I think I heard this story in a statistics class in Berkeley in 1955. Fishing boats would spend weeks at sea and do some processing immediately after the fish were caught. The livers were especially valuable and were promptly extracted, put into cans and frozen. Liver quality varied and the buyers of the frozen liver needed to sample the quality without thawing the livers. The cans were cylindrical. They would sample by drilling a thin hole thru from one rim to the opposite point on the other rim of the can, passing thru the center of the can.
This sampling was done in view of the sellers. The buyers discovered that the samples were assaying higher than the thawed livers and that they were thus paying too much. Closer examination of the content of the cans revealed that for extreme values of z and small values of r, or mid values of z and large values of r, the quality was poor. Elsewhere it was good. The samples went thru the good stuff. Testing was changed a few times and each time, after the new testing was understood, the same problem arose.

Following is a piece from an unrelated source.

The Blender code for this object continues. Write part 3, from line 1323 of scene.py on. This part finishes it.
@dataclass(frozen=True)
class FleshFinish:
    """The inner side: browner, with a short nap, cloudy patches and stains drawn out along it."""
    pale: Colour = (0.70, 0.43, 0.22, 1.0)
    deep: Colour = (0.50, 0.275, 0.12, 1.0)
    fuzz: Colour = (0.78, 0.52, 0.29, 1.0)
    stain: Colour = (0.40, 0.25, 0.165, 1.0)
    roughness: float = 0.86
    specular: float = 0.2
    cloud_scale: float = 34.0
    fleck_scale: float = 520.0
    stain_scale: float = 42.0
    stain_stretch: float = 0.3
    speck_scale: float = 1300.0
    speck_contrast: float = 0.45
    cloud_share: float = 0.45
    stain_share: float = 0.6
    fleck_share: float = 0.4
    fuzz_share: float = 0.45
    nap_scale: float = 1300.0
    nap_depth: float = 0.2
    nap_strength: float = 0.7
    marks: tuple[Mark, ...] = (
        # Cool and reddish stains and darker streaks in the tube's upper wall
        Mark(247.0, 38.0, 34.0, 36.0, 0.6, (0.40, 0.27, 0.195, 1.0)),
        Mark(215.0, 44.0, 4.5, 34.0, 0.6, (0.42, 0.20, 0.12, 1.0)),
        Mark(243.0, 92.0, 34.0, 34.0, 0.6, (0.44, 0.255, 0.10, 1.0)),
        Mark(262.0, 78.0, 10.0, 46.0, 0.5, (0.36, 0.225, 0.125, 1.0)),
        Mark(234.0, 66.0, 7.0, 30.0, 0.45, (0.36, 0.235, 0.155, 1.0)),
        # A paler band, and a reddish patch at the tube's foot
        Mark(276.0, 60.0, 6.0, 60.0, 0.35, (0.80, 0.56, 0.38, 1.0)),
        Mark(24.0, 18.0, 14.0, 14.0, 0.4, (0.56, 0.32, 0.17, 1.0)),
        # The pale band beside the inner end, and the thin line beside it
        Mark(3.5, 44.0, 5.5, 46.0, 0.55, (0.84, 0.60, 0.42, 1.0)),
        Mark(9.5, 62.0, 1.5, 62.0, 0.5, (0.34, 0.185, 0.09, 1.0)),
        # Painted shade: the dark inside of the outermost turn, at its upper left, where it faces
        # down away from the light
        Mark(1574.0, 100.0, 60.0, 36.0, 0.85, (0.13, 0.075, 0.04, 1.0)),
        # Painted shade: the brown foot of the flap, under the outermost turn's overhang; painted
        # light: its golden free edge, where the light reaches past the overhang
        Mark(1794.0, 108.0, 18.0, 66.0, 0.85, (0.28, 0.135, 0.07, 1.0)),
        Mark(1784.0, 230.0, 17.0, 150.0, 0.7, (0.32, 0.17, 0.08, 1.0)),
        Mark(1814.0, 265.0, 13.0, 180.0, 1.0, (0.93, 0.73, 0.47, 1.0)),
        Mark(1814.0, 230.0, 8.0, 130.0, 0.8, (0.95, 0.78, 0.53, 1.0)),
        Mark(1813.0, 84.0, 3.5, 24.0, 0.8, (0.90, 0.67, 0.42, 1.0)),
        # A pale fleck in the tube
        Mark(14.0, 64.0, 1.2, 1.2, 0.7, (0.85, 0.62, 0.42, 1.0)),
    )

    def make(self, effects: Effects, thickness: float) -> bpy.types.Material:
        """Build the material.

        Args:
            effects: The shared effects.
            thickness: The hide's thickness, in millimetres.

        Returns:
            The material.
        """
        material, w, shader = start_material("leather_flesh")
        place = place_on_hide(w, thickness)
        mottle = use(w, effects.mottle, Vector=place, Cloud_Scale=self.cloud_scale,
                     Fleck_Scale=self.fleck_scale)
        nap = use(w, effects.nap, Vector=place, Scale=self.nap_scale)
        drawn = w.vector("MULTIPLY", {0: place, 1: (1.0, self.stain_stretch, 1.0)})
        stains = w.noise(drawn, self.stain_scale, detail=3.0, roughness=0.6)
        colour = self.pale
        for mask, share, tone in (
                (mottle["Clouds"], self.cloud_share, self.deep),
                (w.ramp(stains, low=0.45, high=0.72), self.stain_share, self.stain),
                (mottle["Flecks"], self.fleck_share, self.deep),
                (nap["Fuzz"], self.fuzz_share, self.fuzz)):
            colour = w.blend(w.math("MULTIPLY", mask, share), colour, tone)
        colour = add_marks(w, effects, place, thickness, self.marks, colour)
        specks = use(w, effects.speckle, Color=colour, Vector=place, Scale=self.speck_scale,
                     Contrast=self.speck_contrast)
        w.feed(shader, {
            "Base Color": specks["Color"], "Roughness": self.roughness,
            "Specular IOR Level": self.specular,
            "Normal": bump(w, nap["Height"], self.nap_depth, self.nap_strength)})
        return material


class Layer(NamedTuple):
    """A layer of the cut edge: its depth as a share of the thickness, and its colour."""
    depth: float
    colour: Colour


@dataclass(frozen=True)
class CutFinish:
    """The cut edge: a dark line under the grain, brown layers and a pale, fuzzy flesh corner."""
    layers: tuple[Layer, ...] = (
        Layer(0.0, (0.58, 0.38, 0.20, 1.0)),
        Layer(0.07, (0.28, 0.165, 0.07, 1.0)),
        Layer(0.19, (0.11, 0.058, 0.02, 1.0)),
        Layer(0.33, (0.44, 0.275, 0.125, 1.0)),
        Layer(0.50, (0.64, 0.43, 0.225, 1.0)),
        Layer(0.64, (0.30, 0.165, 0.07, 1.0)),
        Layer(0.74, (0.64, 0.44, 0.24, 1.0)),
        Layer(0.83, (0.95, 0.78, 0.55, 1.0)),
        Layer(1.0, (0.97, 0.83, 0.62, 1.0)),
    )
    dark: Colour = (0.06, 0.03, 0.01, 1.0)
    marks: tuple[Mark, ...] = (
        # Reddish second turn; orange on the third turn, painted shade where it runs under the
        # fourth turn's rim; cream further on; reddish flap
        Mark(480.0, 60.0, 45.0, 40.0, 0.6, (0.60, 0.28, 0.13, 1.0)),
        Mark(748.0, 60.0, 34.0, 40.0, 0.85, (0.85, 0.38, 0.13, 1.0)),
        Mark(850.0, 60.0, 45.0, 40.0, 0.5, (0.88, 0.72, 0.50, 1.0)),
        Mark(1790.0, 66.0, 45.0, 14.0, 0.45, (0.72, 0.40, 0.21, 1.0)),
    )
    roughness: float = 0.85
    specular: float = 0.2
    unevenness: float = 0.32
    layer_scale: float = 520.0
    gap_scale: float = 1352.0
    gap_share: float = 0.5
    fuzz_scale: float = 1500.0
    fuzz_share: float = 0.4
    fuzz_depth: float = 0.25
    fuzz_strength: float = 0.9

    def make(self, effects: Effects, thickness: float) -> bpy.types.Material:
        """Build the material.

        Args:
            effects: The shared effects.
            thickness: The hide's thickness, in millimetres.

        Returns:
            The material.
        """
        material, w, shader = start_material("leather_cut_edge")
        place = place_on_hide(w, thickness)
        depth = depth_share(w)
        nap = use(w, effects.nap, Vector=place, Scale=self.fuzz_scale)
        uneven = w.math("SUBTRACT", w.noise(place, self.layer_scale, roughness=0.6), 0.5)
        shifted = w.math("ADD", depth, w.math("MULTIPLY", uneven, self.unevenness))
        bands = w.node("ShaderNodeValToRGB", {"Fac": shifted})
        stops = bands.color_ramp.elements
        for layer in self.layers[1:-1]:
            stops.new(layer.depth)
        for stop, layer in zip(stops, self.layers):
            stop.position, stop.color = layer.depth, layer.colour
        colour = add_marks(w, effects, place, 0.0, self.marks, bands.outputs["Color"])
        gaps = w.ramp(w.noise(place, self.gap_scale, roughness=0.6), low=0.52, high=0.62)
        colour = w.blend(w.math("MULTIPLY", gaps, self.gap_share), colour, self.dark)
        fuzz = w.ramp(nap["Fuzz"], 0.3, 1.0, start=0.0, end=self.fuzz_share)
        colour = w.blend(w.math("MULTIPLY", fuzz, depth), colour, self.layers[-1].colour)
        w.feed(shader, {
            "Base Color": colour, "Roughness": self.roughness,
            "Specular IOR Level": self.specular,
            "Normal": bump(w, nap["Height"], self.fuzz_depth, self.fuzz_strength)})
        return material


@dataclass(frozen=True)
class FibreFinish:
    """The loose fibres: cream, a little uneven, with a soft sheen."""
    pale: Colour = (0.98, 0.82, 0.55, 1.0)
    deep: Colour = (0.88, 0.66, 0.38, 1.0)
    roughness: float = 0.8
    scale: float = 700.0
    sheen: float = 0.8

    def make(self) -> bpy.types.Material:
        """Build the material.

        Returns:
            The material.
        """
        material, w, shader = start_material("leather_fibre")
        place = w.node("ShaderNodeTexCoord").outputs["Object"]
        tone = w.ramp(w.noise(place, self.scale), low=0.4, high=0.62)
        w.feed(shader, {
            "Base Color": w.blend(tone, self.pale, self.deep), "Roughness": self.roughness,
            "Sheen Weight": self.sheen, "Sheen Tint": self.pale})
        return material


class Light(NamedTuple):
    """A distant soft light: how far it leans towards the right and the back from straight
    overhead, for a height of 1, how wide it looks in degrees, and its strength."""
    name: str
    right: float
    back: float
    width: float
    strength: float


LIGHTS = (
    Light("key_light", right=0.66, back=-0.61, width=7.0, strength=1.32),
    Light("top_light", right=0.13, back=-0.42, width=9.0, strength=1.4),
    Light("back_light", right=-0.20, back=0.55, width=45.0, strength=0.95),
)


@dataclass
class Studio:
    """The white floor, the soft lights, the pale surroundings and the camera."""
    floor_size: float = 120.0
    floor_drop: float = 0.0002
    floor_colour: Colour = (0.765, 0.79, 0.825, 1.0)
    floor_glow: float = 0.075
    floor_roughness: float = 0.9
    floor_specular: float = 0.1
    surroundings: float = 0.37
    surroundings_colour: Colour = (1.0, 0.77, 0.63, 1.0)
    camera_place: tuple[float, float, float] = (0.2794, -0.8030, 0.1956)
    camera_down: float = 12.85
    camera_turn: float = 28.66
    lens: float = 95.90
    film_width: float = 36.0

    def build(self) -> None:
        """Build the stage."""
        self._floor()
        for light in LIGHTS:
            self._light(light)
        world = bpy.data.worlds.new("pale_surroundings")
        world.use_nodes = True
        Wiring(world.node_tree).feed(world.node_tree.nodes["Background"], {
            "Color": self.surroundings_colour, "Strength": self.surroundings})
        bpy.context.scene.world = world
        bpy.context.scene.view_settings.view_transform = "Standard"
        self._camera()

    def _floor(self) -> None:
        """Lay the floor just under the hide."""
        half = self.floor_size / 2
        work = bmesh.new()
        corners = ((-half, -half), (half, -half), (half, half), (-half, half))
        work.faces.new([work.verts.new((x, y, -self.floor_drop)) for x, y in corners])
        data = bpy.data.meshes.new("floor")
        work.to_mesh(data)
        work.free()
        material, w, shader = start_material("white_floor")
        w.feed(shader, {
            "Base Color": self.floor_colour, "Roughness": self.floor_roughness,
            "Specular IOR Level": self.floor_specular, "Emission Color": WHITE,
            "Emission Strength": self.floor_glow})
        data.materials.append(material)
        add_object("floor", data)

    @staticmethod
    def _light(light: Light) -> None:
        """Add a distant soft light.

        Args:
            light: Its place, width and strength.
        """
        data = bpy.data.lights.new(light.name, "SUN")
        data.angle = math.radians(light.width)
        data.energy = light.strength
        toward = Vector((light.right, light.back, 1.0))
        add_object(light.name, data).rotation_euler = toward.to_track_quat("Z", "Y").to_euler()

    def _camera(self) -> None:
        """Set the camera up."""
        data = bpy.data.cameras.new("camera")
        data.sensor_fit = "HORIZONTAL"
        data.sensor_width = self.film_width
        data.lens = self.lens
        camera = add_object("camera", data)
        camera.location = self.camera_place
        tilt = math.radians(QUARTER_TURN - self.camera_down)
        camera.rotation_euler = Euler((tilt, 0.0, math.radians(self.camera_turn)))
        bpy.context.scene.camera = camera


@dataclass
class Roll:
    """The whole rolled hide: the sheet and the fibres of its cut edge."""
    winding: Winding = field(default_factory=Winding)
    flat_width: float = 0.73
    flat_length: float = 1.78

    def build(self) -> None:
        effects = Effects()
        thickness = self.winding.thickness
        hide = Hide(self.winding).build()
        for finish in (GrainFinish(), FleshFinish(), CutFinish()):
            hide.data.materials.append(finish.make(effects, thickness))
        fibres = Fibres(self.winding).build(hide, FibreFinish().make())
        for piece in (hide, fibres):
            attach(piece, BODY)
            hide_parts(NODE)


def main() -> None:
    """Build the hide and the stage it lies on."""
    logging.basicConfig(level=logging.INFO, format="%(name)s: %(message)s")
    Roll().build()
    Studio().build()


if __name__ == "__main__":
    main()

Finally a bit of continuous game theory was invoked resulting in the follow testing procedure: Choose r1 and r2 randomly from the uniform distribution between 0 and the can’s radius. Choose a random φ between 0 and 2π. Drill a sample parallel to the can’s axis thru a point in the can’s top whose polar coordinates are <max(r1, r2), φ>. The resulting sample covers any point in the can with the same density.
The game was over and the samplers had won, but not without some applied probability theory. The fishers lost not because they were uneducated, which they were, but because this is the game theoretical outcome.